When a Treaty Isn’t Necessary
Not every problem needs a treaty:
- The U.S. portfolio interest exemption can make treaty WHT on interest irrelevant for qualifying debt.
- Some countries exempt non-residents from capital gains on listed shares (subject to conditions).
- Domestic regimes (e.g., participation exemptions) can remove holding-company tax on dividends/gains.
- Zero or low-tax source-country regimes for certain industries can be more powerful than a marginal treaty reduction.
Always check domestic law first; then layer in treaties to plug remaining leaks.
Bringing It All Together
Bilateral treaties are not a box you tick after you close; they’re a design constraint you use to build more resilient, higher-yielding portfolios. The best structures reflect where value is created, where decisions are made, and where you can stand up in front of a tax inspector or tribunal and tell a coherent story about why the structure exists. If you can do that—and keep your documents tight—you’ll keep more of what your investments earn.

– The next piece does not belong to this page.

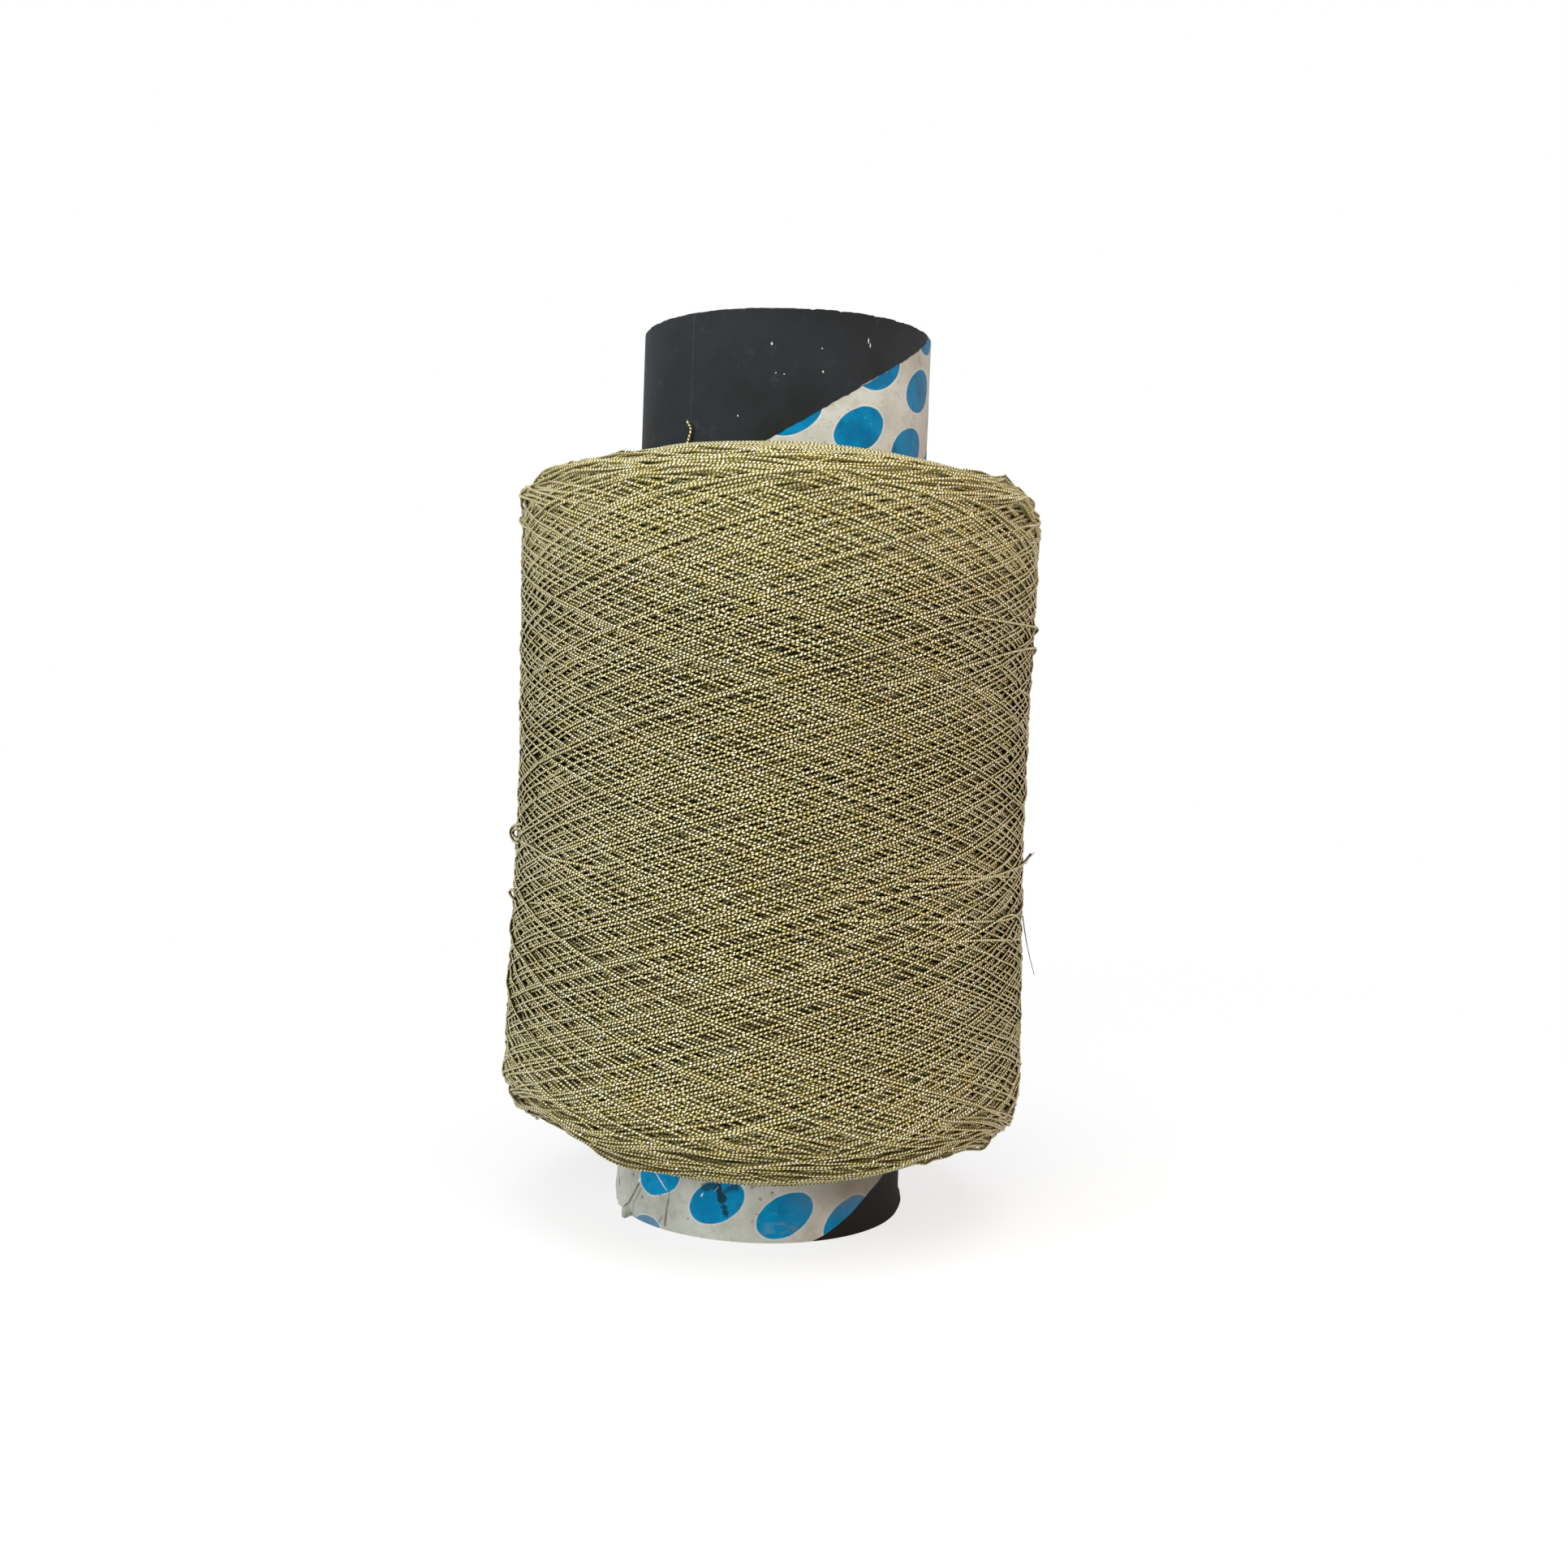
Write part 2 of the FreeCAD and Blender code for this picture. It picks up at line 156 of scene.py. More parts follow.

I’ve seen funds add double-digit basis points annually by tightening treaty processes, and I’ve seen exits hamstrung by LOB or property-rich clauses that were flagged too late. Build treaty planning into your investment memos, own the operational grind of relief at source and reclaims, and be honest about where your substance lives. That’s how offshore funds turn bilateral treaties from a legal footnote into a performance lever.